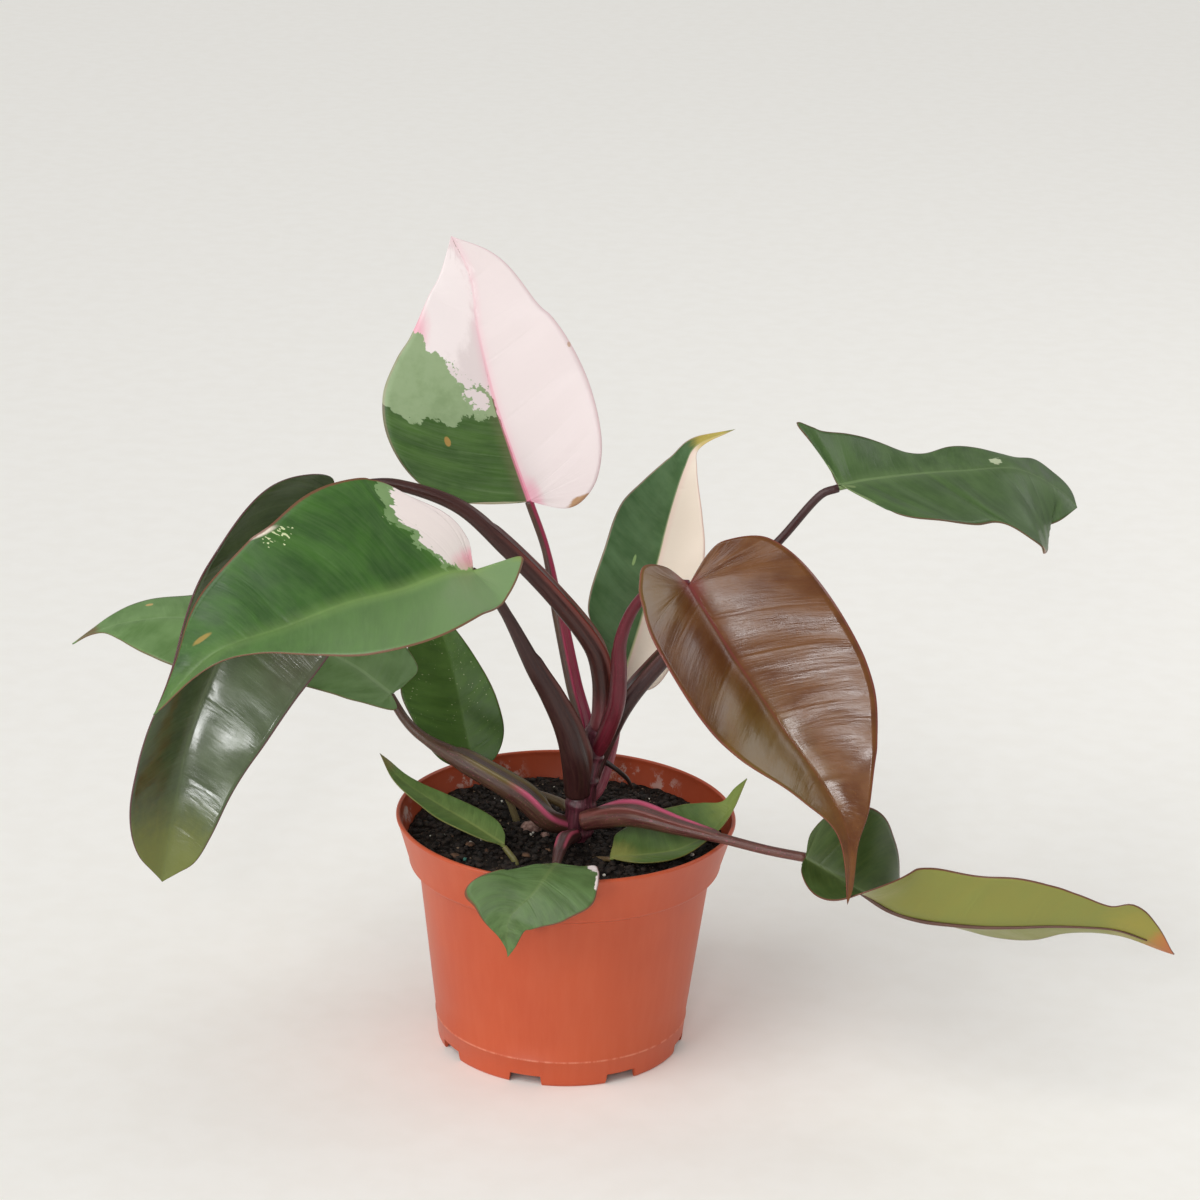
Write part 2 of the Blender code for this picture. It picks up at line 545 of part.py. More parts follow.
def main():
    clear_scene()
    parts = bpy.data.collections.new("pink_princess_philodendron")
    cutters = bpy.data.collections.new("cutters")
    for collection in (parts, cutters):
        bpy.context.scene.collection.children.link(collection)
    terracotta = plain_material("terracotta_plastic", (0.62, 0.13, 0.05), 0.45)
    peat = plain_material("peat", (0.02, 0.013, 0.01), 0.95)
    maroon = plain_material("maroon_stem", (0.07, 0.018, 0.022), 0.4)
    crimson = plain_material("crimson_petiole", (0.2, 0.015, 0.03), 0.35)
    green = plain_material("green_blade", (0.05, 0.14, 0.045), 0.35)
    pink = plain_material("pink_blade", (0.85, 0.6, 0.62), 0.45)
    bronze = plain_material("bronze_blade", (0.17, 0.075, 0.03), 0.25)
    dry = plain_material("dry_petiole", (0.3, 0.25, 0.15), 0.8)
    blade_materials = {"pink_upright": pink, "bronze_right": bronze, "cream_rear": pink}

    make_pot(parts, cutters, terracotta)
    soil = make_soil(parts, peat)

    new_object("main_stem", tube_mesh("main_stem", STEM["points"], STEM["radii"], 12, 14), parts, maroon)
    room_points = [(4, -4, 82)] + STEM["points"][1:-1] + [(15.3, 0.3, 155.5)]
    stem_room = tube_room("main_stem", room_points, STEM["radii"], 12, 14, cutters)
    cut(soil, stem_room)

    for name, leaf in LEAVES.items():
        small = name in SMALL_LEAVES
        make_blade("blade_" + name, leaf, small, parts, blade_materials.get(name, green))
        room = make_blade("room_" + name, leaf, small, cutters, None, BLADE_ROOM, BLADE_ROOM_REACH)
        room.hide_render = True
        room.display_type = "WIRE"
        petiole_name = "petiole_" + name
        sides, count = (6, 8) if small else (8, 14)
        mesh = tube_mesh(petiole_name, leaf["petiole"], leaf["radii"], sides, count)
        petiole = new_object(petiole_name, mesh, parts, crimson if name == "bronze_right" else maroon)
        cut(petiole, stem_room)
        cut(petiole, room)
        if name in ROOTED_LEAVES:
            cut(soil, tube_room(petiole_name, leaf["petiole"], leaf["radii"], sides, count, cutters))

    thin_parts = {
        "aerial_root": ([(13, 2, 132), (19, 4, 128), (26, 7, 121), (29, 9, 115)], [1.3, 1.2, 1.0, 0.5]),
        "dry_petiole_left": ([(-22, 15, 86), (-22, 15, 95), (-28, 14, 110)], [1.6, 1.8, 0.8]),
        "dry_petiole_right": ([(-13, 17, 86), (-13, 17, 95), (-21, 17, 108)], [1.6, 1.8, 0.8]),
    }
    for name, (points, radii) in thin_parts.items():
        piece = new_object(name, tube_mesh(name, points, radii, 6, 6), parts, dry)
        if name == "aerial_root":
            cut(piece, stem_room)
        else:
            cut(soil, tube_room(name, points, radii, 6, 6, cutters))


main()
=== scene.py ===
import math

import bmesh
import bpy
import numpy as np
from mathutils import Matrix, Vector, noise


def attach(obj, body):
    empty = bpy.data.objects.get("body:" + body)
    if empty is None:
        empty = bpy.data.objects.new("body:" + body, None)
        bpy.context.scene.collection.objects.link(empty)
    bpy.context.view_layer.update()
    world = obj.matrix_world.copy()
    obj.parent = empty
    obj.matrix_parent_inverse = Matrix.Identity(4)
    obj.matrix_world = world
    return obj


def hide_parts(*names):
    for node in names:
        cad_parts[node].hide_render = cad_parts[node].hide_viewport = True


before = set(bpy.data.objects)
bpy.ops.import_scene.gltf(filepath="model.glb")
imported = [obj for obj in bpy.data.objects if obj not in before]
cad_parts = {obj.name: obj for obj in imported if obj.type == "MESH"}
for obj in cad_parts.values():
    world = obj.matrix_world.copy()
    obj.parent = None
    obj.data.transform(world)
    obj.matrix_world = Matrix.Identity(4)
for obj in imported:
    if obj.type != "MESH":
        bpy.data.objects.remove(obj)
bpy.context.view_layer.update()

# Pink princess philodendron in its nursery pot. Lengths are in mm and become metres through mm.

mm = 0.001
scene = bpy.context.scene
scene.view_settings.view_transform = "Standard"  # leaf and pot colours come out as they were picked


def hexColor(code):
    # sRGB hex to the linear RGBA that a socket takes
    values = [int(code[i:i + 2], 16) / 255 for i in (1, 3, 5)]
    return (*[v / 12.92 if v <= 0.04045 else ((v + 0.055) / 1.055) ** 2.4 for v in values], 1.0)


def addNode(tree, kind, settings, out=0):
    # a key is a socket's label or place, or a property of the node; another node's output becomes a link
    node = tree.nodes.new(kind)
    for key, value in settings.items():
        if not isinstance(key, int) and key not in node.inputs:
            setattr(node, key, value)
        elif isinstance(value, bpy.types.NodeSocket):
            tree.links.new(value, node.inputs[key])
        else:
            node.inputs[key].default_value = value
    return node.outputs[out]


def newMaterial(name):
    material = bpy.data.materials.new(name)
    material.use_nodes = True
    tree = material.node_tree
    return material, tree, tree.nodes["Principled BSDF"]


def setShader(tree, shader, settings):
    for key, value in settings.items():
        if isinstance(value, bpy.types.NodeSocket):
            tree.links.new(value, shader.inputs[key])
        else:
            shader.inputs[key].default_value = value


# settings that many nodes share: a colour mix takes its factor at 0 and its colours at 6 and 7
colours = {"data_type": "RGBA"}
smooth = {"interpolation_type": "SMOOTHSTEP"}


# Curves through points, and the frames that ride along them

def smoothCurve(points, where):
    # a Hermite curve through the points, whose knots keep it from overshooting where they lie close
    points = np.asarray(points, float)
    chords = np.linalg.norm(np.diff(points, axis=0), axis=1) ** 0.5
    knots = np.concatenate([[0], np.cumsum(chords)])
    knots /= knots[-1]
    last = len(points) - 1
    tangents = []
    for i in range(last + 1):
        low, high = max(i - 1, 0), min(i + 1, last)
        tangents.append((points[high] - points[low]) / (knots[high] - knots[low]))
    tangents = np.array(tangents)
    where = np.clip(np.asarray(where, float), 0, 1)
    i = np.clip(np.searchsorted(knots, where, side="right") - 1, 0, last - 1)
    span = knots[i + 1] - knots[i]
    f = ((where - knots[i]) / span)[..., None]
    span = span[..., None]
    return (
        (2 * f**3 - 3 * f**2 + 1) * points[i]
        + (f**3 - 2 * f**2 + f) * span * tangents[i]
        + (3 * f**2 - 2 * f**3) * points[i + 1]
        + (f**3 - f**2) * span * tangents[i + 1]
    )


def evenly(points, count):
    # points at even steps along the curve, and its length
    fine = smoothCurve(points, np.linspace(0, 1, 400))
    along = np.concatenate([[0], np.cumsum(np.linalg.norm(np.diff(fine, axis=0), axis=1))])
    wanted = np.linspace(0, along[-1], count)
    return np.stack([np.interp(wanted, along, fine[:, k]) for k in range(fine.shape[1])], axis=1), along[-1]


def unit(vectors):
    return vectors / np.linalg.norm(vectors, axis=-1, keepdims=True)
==
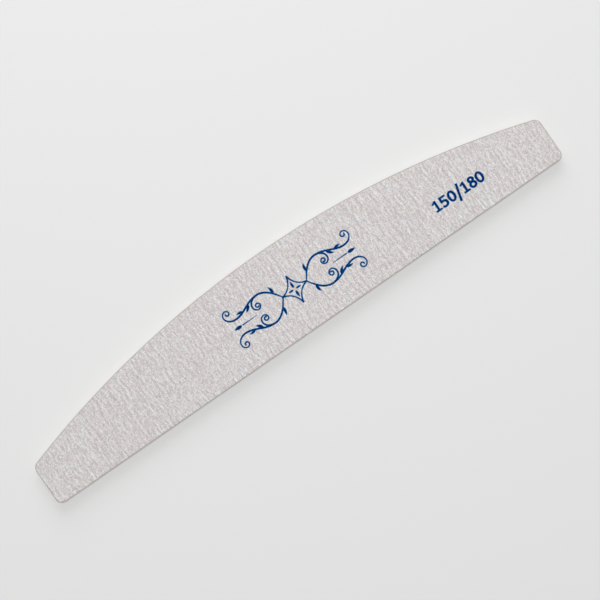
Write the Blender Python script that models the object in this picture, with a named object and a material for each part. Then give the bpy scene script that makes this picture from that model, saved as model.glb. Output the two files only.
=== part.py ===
---
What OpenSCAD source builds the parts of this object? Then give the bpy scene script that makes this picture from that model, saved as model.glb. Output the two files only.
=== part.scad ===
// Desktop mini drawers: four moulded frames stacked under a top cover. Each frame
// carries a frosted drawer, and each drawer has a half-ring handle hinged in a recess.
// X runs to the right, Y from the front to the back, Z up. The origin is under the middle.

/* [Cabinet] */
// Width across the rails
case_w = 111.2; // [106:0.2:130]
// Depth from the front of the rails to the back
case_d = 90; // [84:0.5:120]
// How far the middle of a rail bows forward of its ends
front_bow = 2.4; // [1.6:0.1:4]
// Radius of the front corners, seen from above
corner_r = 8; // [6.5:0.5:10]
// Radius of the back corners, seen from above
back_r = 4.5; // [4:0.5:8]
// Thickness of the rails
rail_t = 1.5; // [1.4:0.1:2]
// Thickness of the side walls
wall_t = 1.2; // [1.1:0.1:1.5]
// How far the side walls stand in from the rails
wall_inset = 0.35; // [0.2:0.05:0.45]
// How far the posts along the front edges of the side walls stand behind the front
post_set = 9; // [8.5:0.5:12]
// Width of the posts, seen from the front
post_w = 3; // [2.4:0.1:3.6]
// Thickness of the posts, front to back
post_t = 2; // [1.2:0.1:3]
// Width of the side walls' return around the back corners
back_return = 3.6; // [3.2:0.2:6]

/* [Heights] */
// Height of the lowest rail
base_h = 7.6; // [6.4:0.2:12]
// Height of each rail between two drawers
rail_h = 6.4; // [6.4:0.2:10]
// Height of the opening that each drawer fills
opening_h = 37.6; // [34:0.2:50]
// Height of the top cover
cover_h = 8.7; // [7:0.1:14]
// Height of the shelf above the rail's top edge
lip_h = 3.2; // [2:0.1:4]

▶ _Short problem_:
Repeat the span of lines that opens with the line holding "for name, (points, radii)" and closes with the line holding "return (*[v /", exactly as it stands.

▶ _Reply_:
    for name, (points, radii) in thin_parts.items():
        piece = new_object(name, tube_mesh(name, points, radii, 6, 6), parts, dry)
        if name == "aerial_root":
            cut(piece, stem_room)
        else:
            cut(soil, tube_room(name, points, radii, 6, 6, cutters))


main()
=== scene.py ===
import math

import bmesh
import bpy
import numpy as np
from mathutils import Matrix, Vector, noise


def attach(obj, body):
    empty = bpy.data.objects.get("body:" + body)
    if empty is None:
        empty = bpy.data.objects.new("body:" + body, None)
        bpy.context.scene.collection.objects.link(empty)
    bpy.context.view_layer.update()
    world = obj.matrix_world.copy()
    obj.parent = empty
    obj.matrix_parent_inverse = Matrix.Identity(4)
    obj.matrix_world = world
    return obj


def hide_parts(*names):
    for node in names:
        cad_parts[node].hide_render = cad_parts[node].hide_viewport = True


before = set(bpy.data.objects)
bpy.ops.import_scene.gltf(filepath="model.glb")
imported = [obj for obj in bpy.data.objects if obj not in before]
cad_parts = {obj.name: obj for obj in imported if obj.type == "MESH"}
for obj in cad_parts.values():
    world = obj.matrix_world.copy()
    obj.parent = None
    obj.data.transform(world)
    obj.matrix_world = Matrix.Identity(4)
for obj in imported:
    if obj.type != "MESH":
        bpy.data.objects.remove(obj)
bpy.context.view_layer.update()

# Pink princess philodendron in its nursery pot. Lengths are in mm and become metres through mm.

mm = 0.001
scene = bpy.context.scene
scene.view_settings.view_transform = "Standard"  # leaf and pot colours come out as they were picked


def hexColor(code):
    # sRGB hex to the linear RGBA that a socket takes
    values = [int(code[i:i + 2], 16) / 255 for i in (1, 3, 5)]
    return (*[v / 12.92 if v <= 0.04045 else ((v + 0.055) / 1.055) ** 2.4 for v in values], 1.0)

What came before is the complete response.